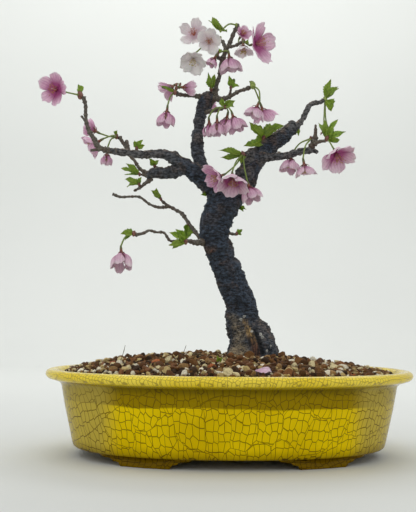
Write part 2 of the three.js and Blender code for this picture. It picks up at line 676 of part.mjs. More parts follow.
// Stalk, calyx tube and its mouth, ending flat against the blossom.
function flowerStalk(bud, blossom, reach) {
  const facing = unit(blossom.facing);
  const mouth = vector(blossom.at);
  const back = (distance) => mouth.clone().addScaledVector(facing, -distance);
  const start = vector(bud);
  const spare = start.distanceTo(mouth) - 2 * CALYX_LENGTH;
  const bend = start.clone().lerp(back(CALYX_LENGTH + clamp(spare, 0, STALK_CURVE)), 0.62);
  start.addScaledVector(bend.clone().sub(start).normalize(), reach);
  return stem([
    [...start.toArray(), STALK_RADIUS],
    [...bend.toArray(), STALK_RADIUS],
    [...back(CALYX_LENGTH).toArray(), STALK_RADIUS],
    [...back(CALYX_LENGTH * 0.5).toArray(), CALYX_RADIUS * 0.9],
    [...mouth.toArray(), CALYX_RADIUS],
  ], { sides: 4, dome: 0 });
}

// A bud: a short upright barrel with pointed ends.
function budHead([x, y, z], radius) {
  return stem([
    [x, y, z - radius * BUD_HALF, radius * BUD_GIRTH],
    [x, y, z + radius * BUD_HALF, radius * BUD_GIRTH],
  ], { sides: 5, dome: 0.6 });
}

function buildShoot(shoot, number, woodClear) {
  const [x, y, z, radius] = shoot.bud;
  const bud = [x, y, z];
  const pieces = [budHead(bud, radius)];
  const crown = shoot.stalk ? shoot.stalk[shoot.stalk.length - 1] : bud;
  if (shoot.stalk) {
    const route = [bud, ...shoot.stalk].map((point) => [...point, STALK_RADIUS]);
    pieces.push(stem(route, { sides: 4 }), budHead(crown, radius));
  }
  (shoot.leaves || []).forEach(([tip, width], index) => {
    pieces.push(leaf(crown, tip, width, radius * SPREAD, number * 7 + index));
  });
  (shoot.blossoms || []).forEach((blossom) => {
    pieces.push(flowerStalk(bud, blossom, radius * SPREAD));
  });
  (shoot.spent || []).forEach(([bend, end]) => {
    const route = [[...bud, STALK_RADIUS], [...bend, STALK_RADIUS], [...end, CALYX_RADIUS]];
    pieces.push(stem(route, { sides: 4 }));
  });
  return largestBody(fuse(pieces.map(toSolid)).subtract(woodClear));
}

// -------------------------------------------------------------------------- blossoms

// A petal's outline from one base corner to the other, as [share of its length, share of
// its half width, lift]. The lobes stand either side of the notch at the tip.
const PETAL_BELLY = 0.58;
const PETAL_EDGE = [
  [PETAL_BELLY, -1, PETAL_LIFT], [1, -0.46, 0.05], [0.88, 0, 0.02], [1, 0.46, 0.05],
  [PETAL_BELLY, 1, PETAL_LIFT],
];
const PETAL_MIDDLE = [0.5, 0, -0.04];
const PETALS = 5;

// The directions of one petal: along it, across it, and out of its inner face.
function petalFrame(axis, radial, open) {
  const outward = radial.clone().multiplyScalar(Math.sin(open))
    .addScaledVector(axis, Math.cos(open));
  const across = new THREE.Vector3().crossVectors(axis, radial);
  const normal = new THREE.Vector3().crossVectors(outward, across).normalize();
  return { outward, across, normal };
}

const petalPoint = (root, { outward, across, normal }, length, halfWidth) => (
  ([share, reach, lift]) => root.clone()
    .addScaledVector(outward, share * length)
    .addScaledVector(across, reach * halfWidth)
    .addScaledVector(normal, lift * length)
);

// Half the width of a petal whose sides just miss its neighbours'.
function petalHalfWidth(length, open) {
  const belly = PETAL_BELLY * Math.sin(open) - PETAL_LIFT * Math.cos(open);
  const sector = (PETAL_ROOT + length * belly) * Math.tan(Math.PI / PETALS);
  return Math.min(PETAL_WIDEST * length, sector - PETAL_GAP);
}

// Five petals in one closed skin: they meet in the valleys round the throat, and the
// pistil rises from it.
function corolla(start, axis, aside, upward, blossom, number) {
  const open = THREE.MathUtils.degToRad(blossom.open);
  const length = blossom.petal - PETAL_ROOT;
  const spin = jitter(number, 9);
  const radialAt = (turn) => {
    const angle = (2 * Math.PI * turn) / PETALS + spin;
    return aside.clone().multiplyScalar(Math.cos(angle))
      .addScaledVector(upward, Math.sin(angle));
  };
  const front = [];
  const back = [];
  const add = (point, normal, thickness = PETAL_THICKNESS) => {
    front.push(point.toArray());
    back.push(point.clone().addScaledVector(normal, -thickness).toArray());
    return front.length - 1;
  };
  const throat = start.clone().addScaledVector(axis, HUB_DEPTH);
  const faces = [];
  const rim = [];
  const valleys = [];
  const roots = [];
  for (let index = 0; index < PETALS; index += 1) {
    const valley = radialAt(index - 0.5);
    const { normal } = petalFrame(axis, valley, open);
    valleys.push(add(throat.clone().addScaledVector(valley, HUB_RADIUS), normal));
  }
  const pistilFoot = valleys.map((_, index) => (
    add(throat.clone().addScaledVector(radialAt(index), PISTIL_RADIUS), axis, HUB_DEPTH)
  ));
  for (let index = 0; index < PETALS; index += 1) {
    const radial = radialAt(index);
    const ownOpen = open + 0.06 * jitter(number, index);
    const frame = petalFrame(axis, radial, ownOpen);
    const root = throat.clone().addScaledVector(radial, PETAL_ROOT);
    const place = petalPoint(root, frame, length, petalHalfWidth(length, ownOpen));
    const middle = add(place(PETAL_MIDDLE), frame.normal);
    const edge = PETAL_EDGE.map((spot) => add(place(spot), frame.normal));
    const outline = [valleys[index], ...edge, valleys[(index + 1) % PETALS]];
    const inner = pistilFoot[index];
    outline.slice(1).forEach((point, step) => {
      faces.push([outline[step], point, middle]);
      rim.push([outline[step], point]);
    });
    faces.push([outline[outline.length - 1], inner, middle], [inner, outline[0], middle]);
    faces.push([valleys[index], inner, pistilFoot[(index + PETALS - 1) % PETALS]]);
    roots.push(inner);
  }
  const size = front.length;
  const tip = start.clone().addScaledVector(axis, PISTIL_REACH * blossom.petal).toArray();
  const points = [...front, ...back, tip, start.toArray()];
  const triangles = [];
  faces.forEach(([a, b, c]) => {
    triangles.push(a, b, c, size + c, size + b, size + a);
  });
  rim.forEach(([a, b]) => {
    triangles.push(a, size + a, size + b, a, size + b, b);
  });
  roots.forEach((inner, index) => {
    const next = roots[(index + 1) % PETALS];
    triangles.push(inner, next, 2 * size, size + next, size + inner, 2 * size + 1);
  });
  return indexed(points, triangles);
}

function buildBlossom(blossom, number) {
  const axis = unit(blossom.facing);
  const aside = new THREE.Vector3(0.31, 0.2, 0.93).cross(axis).normalize();
  const upward = new THREE.Vector3().crossVectors(axis, aside);
  const start = vector(blossom.at).addScaledVector(axis, SEAT_GAP);
  const pieces = [corolla(start, axis, aside, upward, blossom, number)];
  const stamens = blossom.open >= OPEN_ENOUGH ? STAMENS : 0;
  for (let index = 0; index < stamens; index += 1) {
    const angle = (2 * Math.PI * index) / stamens + 0.4;
    const lean = aside.clone().multiplyScalar(Math.cos(angle))
      .addScaledVector(upward, Math.sin(angle));
    const root = start.clone().addScaledVector(axis, HUB_DEPTH * 0.5)
      .addScaledVector(lean, PISTIL_RADIUS);
    const tip = root.clone().addScaledVector(axis, STAMEN_REACH * blossom.petal)
      .addScaledVector(lean, STAMEN_LEAN * blossom.petal);
    pieces.push(needle(root, tip, PISTIL_RADIUS));
  }
  return largestBody(fuse(pieces.map(toSolid)));
}

// A petal that has dropped on the soil, propped up at the back.
function buildFallenPetal(soil) {
  const { x, y, length, halfWidth } = FALLEN_PETAL;
  const normal = unit([0, -0.42, 0.9]);
  const outward = unit([1, -0.1, 0]);
  const across = new THREE.Vector3().crossVectors(normal, outward).normalize();
  const root = new THREE.Vector3(x - length / 2, y, SOIL_EDGE + SOIL_RISE);
  const place = petalPoint(root, { outward, across, normal }, length, halfWidth);
  const outline = [[0, -0.3, 0.02], ...PETAL_EDGE, [0, 0.3, 0.02]].map(place);
  const petal = toSolid(blade(outline, place(PETAL_MIDDLE), normal, PETAL_THICKNESS));
  return settled(petal, soil);
}

// The solid lowered until it clears the bed by the seat gap.
function settled(solid, bed) {
  let lowered = solid;
  for (let step = 0; step < 6; step += 1) {
    const gap = lowered.minGap(bed, SOIL_RISE * 2);
    lowered = lowered.translate([0, 0, SEAT_GAP - gap]);
  }
  return lowered;
}

// -------------------------------------------------------------------------- assembly

const bonsai = new THREE.Group();

function place(name, solid, material) {
  const mesh = new THREE.Mesh(toGeometry(solid), new THREE.MeshStandardMaterial(material));
  mesh.name = name;
  bonsai.add(mesh);
}

const woodClear = buildWood(SEAT_GAP);
const meshClear = [-1, 1].map(drainMeshClear);
const soil = buildSoil([woodClear, ...meshClear]);

place('pot', buildPot(), MATERIALS.glaze);
place('drain_mesh_left', drainMesh(-1), MATERIALS.mesh);
place('drain_mesh_right', drainMesh(1), MATERIALS.mesh);
place('soil', soil, MATERIALS.soil);
place('wood', buildWood(), MATERIALS.bark);
place('fallen_petal', buildFallenPetal(soil), MATERIALS.petal);

Object.entries(SHOOTS).forEach(([name, shoot], number) => {
  place(`shoot_${name}`, buildShoot(shoot, number, woodClear), MATERIALS.shoot);
  (shoot.blossoms || []).forEach((blossom, index) => {
    const label = `blossom_${name}_${index + 1}`;
    place(label, buildBlossom(blossom, number * 5 + index), MATERIALS.petal);
  });
});
place('blossom_leader_rear', buildBlossom(REAR_BLOSSOM, 200), MATERIALS.petal);

export default bonsai;
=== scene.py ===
"""Cherry blossom bonsai in an oval tray: its looks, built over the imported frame.

Shapes are in millimetres, in the frame of the part, until a mesh is made of them; the looks are in metres.
"""

import math

import bpy
import numpy as np
from mathutils import Matrix, Vector, noise
from mathutils.bvhtree import BVHTree
from mathutils.kdtree import KDTree


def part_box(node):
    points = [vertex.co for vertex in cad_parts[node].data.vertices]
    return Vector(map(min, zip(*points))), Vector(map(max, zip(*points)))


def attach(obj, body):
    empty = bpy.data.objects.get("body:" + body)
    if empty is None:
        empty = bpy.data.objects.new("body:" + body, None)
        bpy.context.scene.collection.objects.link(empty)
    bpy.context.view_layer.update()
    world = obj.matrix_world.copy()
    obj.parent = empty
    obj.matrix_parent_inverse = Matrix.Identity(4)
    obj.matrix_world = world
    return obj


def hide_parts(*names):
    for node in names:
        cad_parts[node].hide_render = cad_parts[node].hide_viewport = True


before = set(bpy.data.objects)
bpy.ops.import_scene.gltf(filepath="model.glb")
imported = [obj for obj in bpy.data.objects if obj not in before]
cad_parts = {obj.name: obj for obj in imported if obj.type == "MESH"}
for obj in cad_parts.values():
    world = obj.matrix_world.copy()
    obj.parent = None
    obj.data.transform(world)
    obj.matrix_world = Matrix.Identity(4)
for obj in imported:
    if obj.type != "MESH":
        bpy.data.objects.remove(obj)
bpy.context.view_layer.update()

MM = 0.001
UP = np.array([0.0, 0.0, 1.0])


# ---- limbs and young shoots ----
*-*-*
#### Task
Output only the lines running from the line with "obj.parent = None" through the final line of the data, inclusive.

#### Full output
    obj.parent = None
    obj.data.transform(world)
    obj.matrix_world = Matrix.Identity(4)
for obj in imported:
    if obj.type != "MESH":
        bpy.data.objects.remove(obj)
bpy.context.view_layer.update()

MM = 0.001
UP = np.array([0.0, 0.0, 1.0])


# ---- limbs and young shoots ----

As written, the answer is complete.